Judge Cordova found it "curious" that what was supposed to have been a short-term receivership had lasted a total of 32 months, during which time Mathis and her law firm charged the company roughly $1.3 million in fees and expenses while paying off only $140,000 in pre-receivership debt owed to creditors. As he saw it, YCCA was denied due process in Hufnagel's court because its elected board of directors was never seated, it had no representation before the court, and it was, "in essence, disenfranchised by the Court's order."
Cordova was also troubled by the way in which Judge Hufnagel approved Mathis's fees without issuing proper notice to other parties. Half the time, Hufnagel would issue an order setting a time limit to object to the fees that was signed the same day as the order approving the fees--effectively denying the drivers and their creditors an opportunity to object. Mathis explained that the judge would send out an unsigned draft of the order to certain litigants ahead of time, but an unsigned order has no legal effect, and many interested parties received no notice whatsoever. The process, Cordova noted, "makes absolutely no sense at all."

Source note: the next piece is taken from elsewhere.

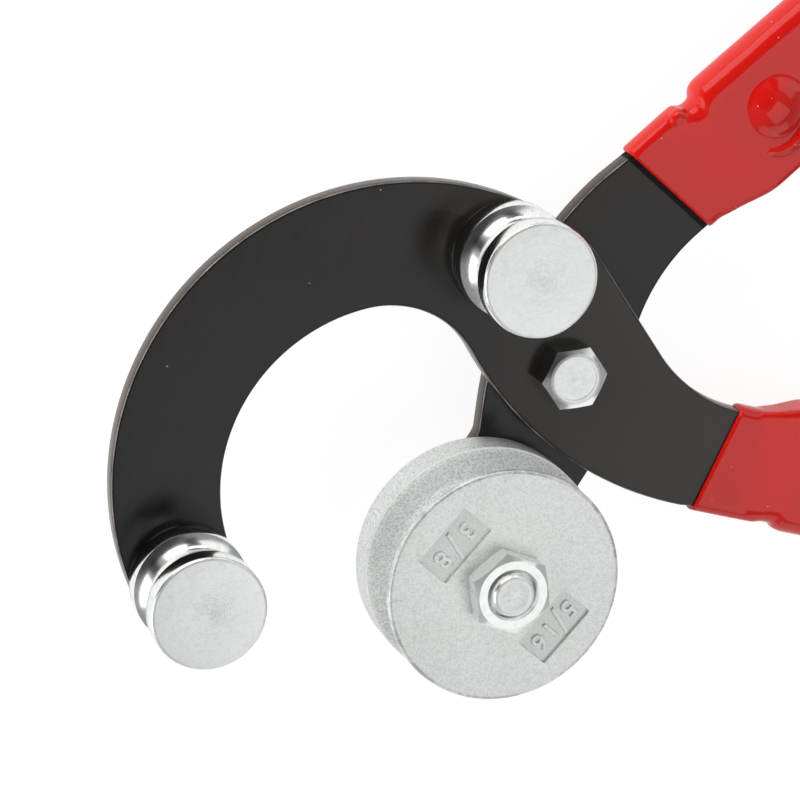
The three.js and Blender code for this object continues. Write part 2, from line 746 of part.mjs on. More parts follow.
// A handle's channel, rivets and grip, level with the middle of its plate.
function handlePieces(name, side, offset, plateZ, gripSizes) {
  const middle = plateZ + plateThickness / 2;
  const group = new THREE.Group();
  const centreY = side * offset;
  group.add(piece(`${name}_handle_channel`, handleChannel(side, offset), bareSteel(), [0, 0, middle]));
  group.add(piece(`${name}_handle_rivet_near`, rivet(), bareSteel(), [rivetNearX, centreY, middle]));
  group.add(piece(`${name}_handle_rivet_far`, rivet(), bareSteel(), [rivetFarX, centreY, middle]));
  group.add(piece(`${name}_handle_grip`, grip(side, offset, ...gripSizes), redDip(), [0, 0, middle]));
  return group;
}

function hookLever() {
  const { tip, root } = hookCircles();
  const lever = new THREE.Group();
  lever.rotation.z = radians(-handleSplayAngle);
  lever.add(piece('hook_plate', hookPlate(), blackPaint(), [0, 0, hookPlateZ]));
  lever.add(piece('tip_post', groovedPost(), brightZinc(), [tip.x, tip.y, hookPlateZ]));
  lever.add(piece('root_post', groovedPost(), brightZinc(), [root.x, root.y, hookPlateZ]));
  const gripSizes = [hookMouthInnerX, hookMouthOuterX, hookGripDent];
  lever.add(handlePieces('hook', -1, hookHandleOffset, hookPlateZ, gripSizes));
  return lever;
}

function dieLever() {
  const lever = new THREE.Group();
  const dieZ = diePlateZ + plateThickness + slideClearance;
  const nutZ = dieZ + dieHeight + slideClearance;
  lever.rotation.z = radians(handleSplayAngle);
  lever.add(piece('die_plate', diePlate(), blackPaint(), [0, 0, diePlateZ]));
  lever.add(piece('die_shoulder_bolt', dieBolt(), brightZinc(), [dieCentreX, dieCentreY, diePlateZ]));
  lever.add(piece('bending_die', bendingDie(), castZinc(), [dieCentreX, dieCentreY, dieZ]));
  lever.add(piece('die_nut', dieNut(), brightZinc(), [dieCentreX, dieCentreY, nutZ]));
  const gripSizes = [dieMouthInnerX, dieMouthOuterX, dieGripDent];
  lever.add(handlePieces('die', 1, dieHandleOffset, diePlateZ, gripSizes));
  return lever;
}

function pivotFasteners() {
  const fasteners = new THREE.Group();
  const washerBore = bore(pivotRadius, seatClearance);
  const insert = washer(pivotInsertRadius, washerBore, pivotNutCollarHeight);
  const pivotWasher = washer(pivotWasherRadius, washerBore, pivotWasherThickness);
  fasteners.add(piece('pivot_bolt', pivotBolt(), brightZinc()));
  fasteners.add(piece('pivot_washer', pivotWasher, brightZinc(), [0, 0, pivotWasherZ]));
  fasteners.add(piece('pivot_lock_nut', pivotLockNut(), brightZinc(), [0, 0, pivotNutZ]));
  fasteners.add(piece('pivot_nut_insert', insert, nylon(), [0, 0, pivotNutZ]));
  return fasteners;
}

const pliers = new THREE.Group();
pliers.add(hookLever(), dieLever(), pivotFasteners());

export default pliers;
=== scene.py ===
import math

import bmesh
import bpy
from mathutils import Matrix, Vector

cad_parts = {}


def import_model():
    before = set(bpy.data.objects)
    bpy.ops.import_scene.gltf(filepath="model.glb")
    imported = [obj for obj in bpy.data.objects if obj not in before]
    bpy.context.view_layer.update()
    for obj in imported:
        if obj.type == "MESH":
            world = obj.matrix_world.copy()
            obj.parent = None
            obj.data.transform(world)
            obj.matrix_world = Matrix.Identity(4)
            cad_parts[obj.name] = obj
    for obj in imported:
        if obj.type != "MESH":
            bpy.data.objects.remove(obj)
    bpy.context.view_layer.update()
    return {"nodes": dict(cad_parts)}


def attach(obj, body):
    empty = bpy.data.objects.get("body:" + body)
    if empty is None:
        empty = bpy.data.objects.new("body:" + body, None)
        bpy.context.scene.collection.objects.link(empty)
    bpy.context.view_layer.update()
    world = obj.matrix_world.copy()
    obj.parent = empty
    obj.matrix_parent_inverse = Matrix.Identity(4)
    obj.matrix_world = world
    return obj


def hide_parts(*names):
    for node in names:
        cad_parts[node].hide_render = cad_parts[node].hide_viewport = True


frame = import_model()
print("stage: frame loaded")

mm = 0.001
spare = 1.0  # How far cutters and hidden ends reach past what they cut or meet.
weldGap = 0.002  # Vertices closer than this are merged.
nearby = 0.3  # What lies within this of a place counts as lying there.

# Heights along the pivot in millimetres, and the angles of the levers, as on the CAD part.
levels = {
    "pivotNut": 1.0,
    "pivotWasher": 9.0,
    "diePlate": 10.7,
    "hookPlate": 15.3,
    "hookFront": 19.8,
    "dieFront": 37.9,
    "plate": 4.5,
}
splay = {"hook": -27.5, "die": 27.5}


# Working with pieces.

def clearSelection():
    if bpy.context.object and bpy.context.object.mode != "OBJECT":
        bpy.ops.object.mode_set(mode="OBJECT")
    bpy.ops.object.select_all(action="DESELECT")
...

Bankruptcy Judge Sidney Brooks went even further. Brooks, who presided over YCCA's subsequent lawsuit against Mathis in an effort to recover her fees, issued a scathing opinion that touched on many of the irregularities of Hufnagel's handling of the case.
"The record presented to this Court is absolutely devoid of reasons, persuasive or otherwise, as to why the elected board of directors was not seated and why the receivership was allowed to last as long as it did," Brooks wrote. He considered the "extraordinary and questionable procedure" for approving the receiver's fees to be "unseemly streamlined, almost invisible, and encased in mystery; it was a judicial process on automatic pilot."